Your essays should be long enough to build an argument, but not too long (typically 6-10 pages double spaced is recommended).
The best essays have a clear argument, built by using good material and examples to back up your points, engagement with the ideas of several scholars, good footnotes and a clear conclusion.
Your essays can be from the same or from different disciplines (ie one literature, one art history), but one must be on a medieval topic.
It is usually better to select of piece of work written later in your degree. Your first year's work is usually not as strong as your third or fourth year's.
You may even choose to write an essay specifically for the application, especially if you've been out of education for many years and lost your old essays. A section from a research essay or dissertation might be ideal, but please don't send the whole work! Select a good 6-10 page section and give a very brief introduction explaining how this section fits into the bigger work.

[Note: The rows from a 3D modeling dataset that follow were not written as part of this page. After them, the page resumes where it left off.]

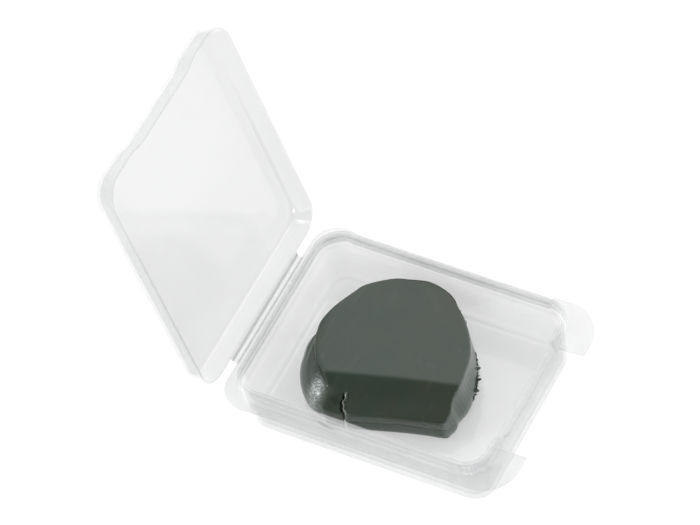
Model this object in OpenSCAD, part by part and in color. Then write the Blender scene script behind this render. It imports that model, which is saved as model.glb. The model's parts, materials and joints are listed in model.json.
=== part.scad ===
// Clay bar in its hinged polypropylene case: a shallow tray, a living hinge,
// a skirted lid standing open and one kneaded lump of detailing clay.
// Millimetres. +X runs from the hinge to the latch side, +Y along the hinge,
// +Z up. The origin is the centre of the tray's flat underside.

/* [Tray] */
// Opening length, hinge side to latch side (mm)
open_len = 101; // [80:0.5:130]
// Opening width, along the hinge (mm)
open_wid = 77; // [60:0.5:110]
// Height from the table to the top of the rim (mm)
tray_h = 26.6; // [18:0.2:40]
// Corner radius of the opening (mm)
open_r = 8; // [5:0.5:14]
// Wall and flange thickness (mm)
wall_t = 1.2; // [0.8:0.1:2]
// How far the side walls lean in between flange and floor (mm)
lean = 1.6; // [0:0.1:3]
// How far the latch wall leans in (mm)
lean_latch = 0.3; // [0:0.1:2]

/* [Rim and flange] */
// Width of the raised rim (mm)
rim_w = 2.8; // [2.6:0.1:4]
// Skin of the rim on both sides of its hollow (mm)
rim_skin = 0.9; // [0.7:0.1:1.2]
// Height of the rim above the corner ears (mm)
rim_h = 5.2; // [4:0.1:8]
// Reach of the flange past the opening on the long sides (mm)
flange_w = 6.8; // [5.5:0.1:9]
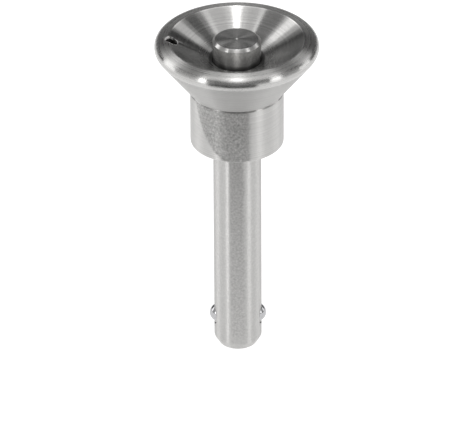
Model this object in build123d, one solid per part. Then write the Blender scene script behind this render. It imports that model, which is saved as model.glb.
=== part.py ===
from build123d import *
import math
import os

# Ball lock pin with a push button in a thumb dish.
# Millimetres. The origin is the centre of the tip face, +Z runs up to the dish,
# the two balls lie along X, and the lanyard hole is on the -X side.

# Pin: the diameter that fits the hole, and its length below the collar.
pin_d = 10.0
collar_from_tip = 49.2

# Locking: how far the balls stand out, and the button's stroke that lets them in.
ball_stand_out = 1.0
button_travel = 4.0

# Tip of the shank, and the relief that keeps the staked rings inside the pin's diameter.
tip_taper_width = 1.0
tip_taper_length = 1.7
tip_taper_round = 1.0
tip_edge_break = 0.15
head_relief = 0.02
head_relief_past_stake = 0.2

# Cam on the spindle: neck, land and stop flange.
neck_d = 1.8
ball_to_neck_gap = 0.1
land_past_ball = 0.2
flange_step = 0.33
flange_height = 1.4
tip_reserve = 0.44
cam_clearance = 0.02
stop_clearance = 0.04

# Ball pockets: the seat that holds a ball in, and the groove staked round its mouth.
ball_clearance = 0.04
stake_lip = 0.08
stake_groove_width = 0.36
stake_groove_depth = 0.4

# Shank: its bores, and the spigot that is pressed into the handle up to a shoulder.
spindle_clearance = 0.05
spindle_bore_break = 0.2
spring_bore_depth = 12.2
spigot_d = 9.0
spigot_top_from_collar = 7.0
spigot_top_break = 0.3
grinding_undercut = 0.2
press_interference = 0.01

# Handle: collar, flare and rounded rim.
collar_d = 19.4
collar_length = 12.1
collar_edge_break = 0.4
handle_height = 24.0
rim_d = 34.0
rim_width = 3.0
rim_round = 1.6

# Thumb dish, and the clearance ring where the shank enters the collar.
dish_depth = 4.8
dish_edge_break = 0.25
mouth_gap = 0.35
mouth_depth = 1.0

# Lanyard hole through the flare, parallel to the pin.
lanyard_hole_d = 2.6
lanyard_from_rim = 3.6
lanyard_edge_break = 0.2

# Button.
button_d = 10.0
button_clearance = 0.1
button_proud = 0.0
button_top_break = 0.55
button_foot_break = 0.3
button_stop_gap = 0.05
button_crown = 3.0
centre_mark_d = 0.5
spring_pocket_depth = 1.5

# Stud of the spindle, pressed into the button.
stud_d = 3.2
stud_hole_spare = 0.3
spindle_end_break = 0.3

# Return spring, round the spindle in the bore of the shank.
spring_wire_d = 0.6
spring_wire_sides = 6
spring_coils = 4.5
closed_coil_gap = 0.04
spring_rod_gap = 0.3
spring_bore_gap = 0.4
spring_end_clearance = 0.02

# The ball is the largest that sinks flush and still clears the neck.
pin_r = pin_d / 2
neck_r = neck_d / 2
ball_r = (pin_r - neck_r - ball_to_neck_gap) / 2
ball_out = pin_r + ball_stand_out - ball_r
ball_in = ball_out - ball_stand_out

# The balls move in as the cam moves down, so the cam's ramp has this slope.
cam_slope = ball_stand_out / button_travel
ramp_r_at_ball = ball_out - (ball_r + cam_clearance) * math.hypot(1, cam_slope)
land_r = ramp_r_at_ball - cam_slope * land_past_ball
spindle_r = land_r + flange_step

# With the button home, the spindle's foot stays inside the tip.
stop_reach = ball_r + stop_clearance
stop_drop = math.sqrt(stop_reach ** 2 - (ball_out - spindle_r) ** 2)
spindle_foot = button_travel + tip_reserve
flange_top = spindle_foot + flange_height
ball_from_tip = flange_top + stop_drop

# Above the staked rings the shank has its full diameter, which is the grip.
stake_inner_r = ball_r + ball_clearance + stake_lip
stake_outer_r = stake_inner_r + stake_groove_width
grip_foot = ball_from_tip + stake_outer_r + head_relief_past_stake

# Bores and spigot of the shank.
spindle_bore_r = spindle_r + spindle_clearance
spigot_r = spigot_d / 2
spring_wire_r = spring_wire_d / 2
spring_mean_r = spindle_r + spring_rod_gap + spring_wire_r
spring_bore_r = spring_mean_r + spring_wire_r + spring_bore_gap

# Heights up the pin.
shank_top = collar_from_tip + spigot_top_from_collar
shoulder = collar_from_tip + mouth_depth
spring_seat = shank_top - spring_bore_depth
flare_root = collar_from_tip + collar_length
rim_top = collar_from_tip + handle_height
button_top = rim_top + button_proud
button_foot = shank_top + button_travel + button_stop_gap
spring_ceiling = button_foot + spring_pocket_depth
stud_hole_top = button_top - button_crown

# Radii of the handle.
collar_r = collar_d / 2
rim_r = rim_d / 2
dish_r = rim_r - rim_width
button_bore_r = button_d / 2 + button_clearance
lanyard_radius = rim_r - lanyard_from_rim


def section(points):
    """Closed outline of (radius, height) points, ready to round and turn about Z."""
    return Plane.XZ * make_face(Polyline(*points, close=True))


def corner(outline, point):
    """The corner of an outline that lies at a (radius, height) point."""
    radius, height = point
    return outline.vertices().sort_by_distance(Vector(radius, 0, height))[0]


def turned(outline, name):
    """Solid of revolution about Z, labelled with its name."""
    solid = revolve(outline, Axis.Z, 360)
    solid.label = name
    return solid


def flare_angle():
    """Angle from the horizontal of the cone that leaves the collar and touches the rim's round."""
    across = (rim_r - rim_round) - collar_r
    up = (rim_top - rim_round) - flare_root
    return math.atan2(up, across) - math.asin(rim_round / math.hypot(across, up))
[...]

The best referees can speak directly to your academic work. The strongest referees will usually have taught you towards the end of your degree and will be able to talk about your ability to digest information, think, and write.
For applications for the academic year beginning October 2013, you might want to take note of the following:
January 16th: CMS Open Day, Wednesday January 16, 2013 - please reserve this date. It's a great chance to meet the CMS community, find out about living and working here and have answered any questions you may have. For further information please contact: firstname.lastname@example.org
March: The deadline last year for AHRC applications was the first Friday in March. Please check the university's AHRC webpages from December 2012 onwards to obtain up-to-date information on the application process.
30 April: this is usually the deadline for the university Teaching Scholarship, Annual Fund Scholarship and ALL Overseas Student Scholarships. Check the following website from October 2012 onwards for further information: http://www.york.ac.uk/study/postgraduate/fees-funding/
31 July: The deadline for applications to CMS is 31 July annually. Late applications will be considered only in exceptional circumstances.